The Macquarie Point Development Corporation is a statutory authority and State agency charged with planning, facilitating and managing the remediation and development of the Mac Point in Hobart, Tasmania, Australia. The Macquarie Point Development Corporation was established in 2012 by the Tasmanian Government to redevelop the 9.3 hectare site into a mixed-use precinct.

The Macquarie Point Development Corporation said in February that it expected a design for the stadium would be ready to show in June.
 

Sewerage plant move blows out

But the site is far from complication free.

Before any works can begin, the existing wastewater treatment plant will need to be relocated.

In 2016, well before the idea of a stadium was born, it was estimated it would cost TasWater (Tasmania’s primary water and sewage utility) $140 million to move its waterfront wastewater treatment plant to an expanded Selfs Point site further up the River Derwent in Tasmania.

That move never happened.

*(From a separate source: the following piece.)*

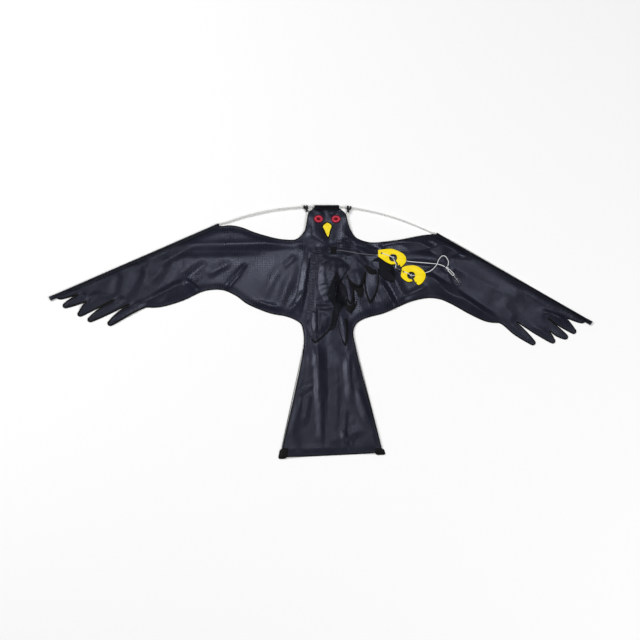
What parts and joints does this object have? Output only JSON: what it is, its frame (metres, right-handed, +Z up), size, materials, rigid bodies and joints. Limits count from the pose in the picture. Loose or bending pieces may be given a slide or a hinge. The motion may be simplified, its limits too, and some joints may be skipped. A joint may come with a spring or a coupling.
{
  "type": "bird scarer kite",
  "caption": "Hawk-shaped black ripstop kite lying belly up, with a bent fibreglass bow, crossed tail spars, feather flaps, a belly pouch and a corded bridle with line winders.",
  "frame": {"origin": "middle of the kite's box, on the floor that it lies on", "axes": "+X to the right as seen from above with the head away from the viewer, along the wing span; +Y towards the head; +Z up, out of the belly side"},
  "size_m": [1.4786, 0.7328, 0.0239],
  "materials": {
    "ripstop": "navy-black ripstop nylon with a faint sheen",
    "hem": "black doubled hem cloth, matt",
    "webbing": "black woven webbing, matt",
    "glass_fibre": "pale grey pultruded glass fibre, satin",
    "black_plastic": "moulded black plastic, satin",
    "yellow_plastic": "moulded yellow plastic, semi-gloss",
    "red_patch": "red sewn patch",
    "dark_red_patch": "dark red sewn patch",
    "yellow_patch": "yellow sewn patch",
    "cord": "white braided polyester cord",
    "steel": "dark nickelled steel, polished"
  },
  "bodies": {
    "kite": {"main_sail": "ripstop", "left_leading_edge_sleeve": "hem", "right_leading_edge_sleeve": "hem", "left_wing_tip_pocket": "hem", "right_wing_tip_pocket": "hem", "left_bow_spar": "glass_fibre", "right_bow_spar": "glass_fibre", "bow_ferrule": "steel", "head_sleeve": "hem", "left_t_connector": "black_plastic", "right_t_connector": "black_plastic", "left_tail_spar": "glass_fibre", "right_tail_spar": "glass_fibre", "left_tail_pocket": "hem", "right_tail_pocket": "hem", "left_tail_hem": "hem", "right_tail_hem": "hem", "left_eye_ring": "red_patch", "right_eye_ring": "red_patch", "left_pupil": "dark_red_patch", "right_pupil": "dark_red_patch", "beak": "yellow_patch", "side_seam": "ripstop", "belly_flap": "ripstop", "deep_feather": "ripstop", "tail_feather": "ripstop", "lower_breast_feather": "ripstop", "breast_feather": "ripstop", "under_breast_feather": "ripstop", "bright_feather": "ripstop", "shoulder_feather": "ripstop", "short_black_feather": "ripstop", "broad_feather": "ripstop", "belly_pouch": "ripstop", "pouch_hem": "hem", "line_tab": "webbing", "lower_winder": "yellow_plastic", "upper_hub_knot": "cord", "lower_hub_knot": "cord", "lower_lacing": "cord", "upper_bridle_leg": "cord", "lower_bridle_leg": "cord", "middle_bridle_link": "cord", "bridle_knot": "cord", "end_loop": "cord", "link_swivel_shank": "steel", "end_swivel_barrel": "steel"},
    "upper_winder": {"upper_winder": "yellow_plastic", "upper_lacing": "cord"},
    "link_swivel": {"link_swivel_barrel": "steel"},
    "snap": {"snap_hook": "steel"},
    "snap_gate": {"snap_gate": "steel"}
  },
  "joints": [
    {"name": "winder_turn", "type": "hinge", "parent": "kite", "child": "upper_winder", "pos_m": [0.19768, 0.21269, 0.0062], "axis": [0, 0, 1], "range_deg": [0, 45]},
    {"name": "link_swivel_spin", "type": "hinge", "parent": "kite", "child": "link_swivel", "pos_m": [0.20972, 0.18053, 0.0062], "axis": [-0.887, 0.4617, 0], "continuous": true},
    {"name": "snap_spin", "type": "hinge", "parent": "kite", "child": "snap", "pos_m": [0.36785, 0.15396, 0.00445], "axis": [0.4975, -0.8675, 0], "continuous": true},
    {"name": "snap_gate_hinge", "type": "hinge", "parent": "snap", "child": "snap_gate", "pos_m": [0.37131, 0.1505, 0.00585], "axis": [0, 0, 1], "range_deg": [-28, 0], "stiffness_Nm_per_rad": 0.002, "springref_deg": 5.73}
  ]
}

The project has since blown out to $314 million.

TasWater cites the market conditions, the rising building costs and an expanded scope of the project as reasons for the blowout.

While it may not impact the stadium’s budget as it was set to move regardless of the stadium, it will still cost the Tasmanian taxpayers.

And that move is now on a tight timeline, with the Tasmanian Government’s deal with the AFL setting the stadium’s completion for 2028-2029.